My older sister had (and still has) Borderline Personality Disorder, so I wasn't completely alone in terms of having mental disorders that affect one's life. Unmedicated, she always had a negative outlook on everything, which was different from me. Whether I was glass half empty or full would change on where I was on my "mood cycle". I was always somewhat upset, though. When I was at my highs, the thought that I would be depressed in the not to distant future crushed me. I always thought about whether I was a nuisance to those around me. Whether anyone wanted to be with the Bipolar Girl, or rather the girl who needed to be on meds to behave "normally".
The thought that I needed to be on medication to behave and feel in a "normal" manner brought some distress, as well. What if I don't have access to these meds in the future? What if there's a period of time where I have to go without? What will happen to me? Why can't I just me like everyone else? These questions would never stop pouring through my head. I was always decaying inside.
The incidents where I behaved impulsively define who I am today. I have been to scared to be in a relationship with a man, or with anyone for that matter. The idea that if I get into a relationship with someone who I love and they find out about my disorder, resulting in them breaking up with me, has haunted me. I mean, who could blame them? 1) Their partner depends on medication to be stable and 2) Their children have an increased chance of having a mental illness. These things always bother me, and I would whether anyone will ever want me. I know I am young and I still have a lot of time, but I don't even have a girlfriend or boyfriend or theyfriend yet. I haven't even met anyone I think is up for the task. In fact, I haven't been in a relationship in over 8 years! I forgot how to be a girlfriend. Am I supposed to make the first move? I don't even have anyone to make a move on.

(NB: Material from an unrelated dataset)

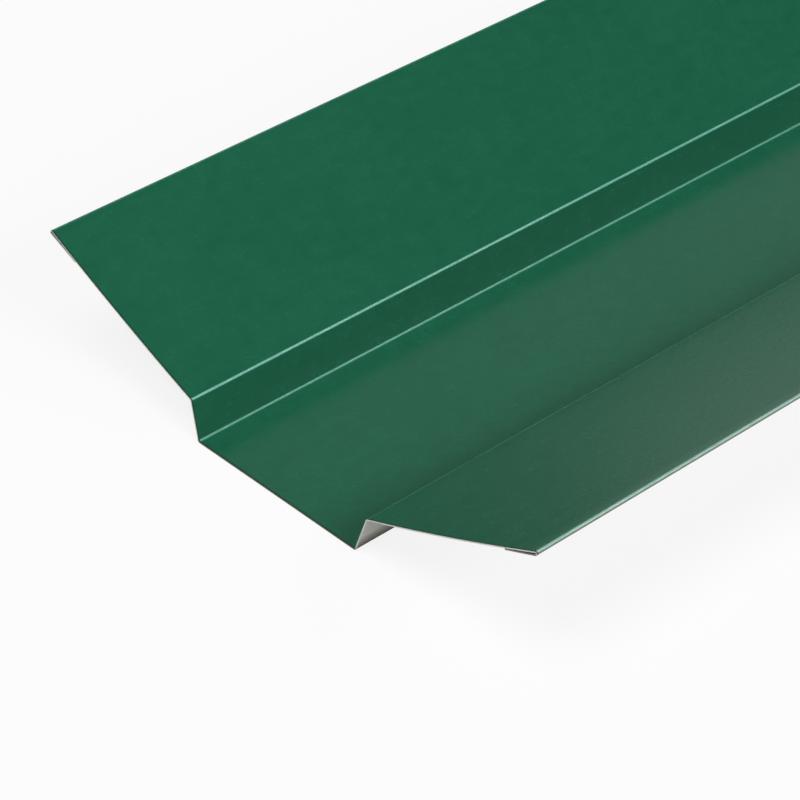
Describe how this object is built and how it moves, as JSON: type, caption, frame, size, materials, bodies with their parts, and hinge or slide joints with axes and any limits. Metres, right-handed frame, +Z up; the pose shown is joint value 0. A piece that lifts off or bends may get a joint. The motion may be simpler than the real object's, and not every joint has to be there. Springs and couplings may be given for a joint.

This past Valentine's Day, I cried in my room eating chocolate I bought for myself while watching "Crazy Rich Asians". Jeez, I don't know what to do with myself these days. Despite my lack of romance, I have a cute corgi that makes me happy. She snuggles with me every night. Who needs a lover when they have a corgi? Well, thanks for reading my long, probably boring and sad myTake!
Not everyone goes through the same experiences if the are Bipolar or if the have a mental illness. Please keep this in mind! Also, this was not intended to insult anyone with mental illnesses, rather just to express my feelings about mine.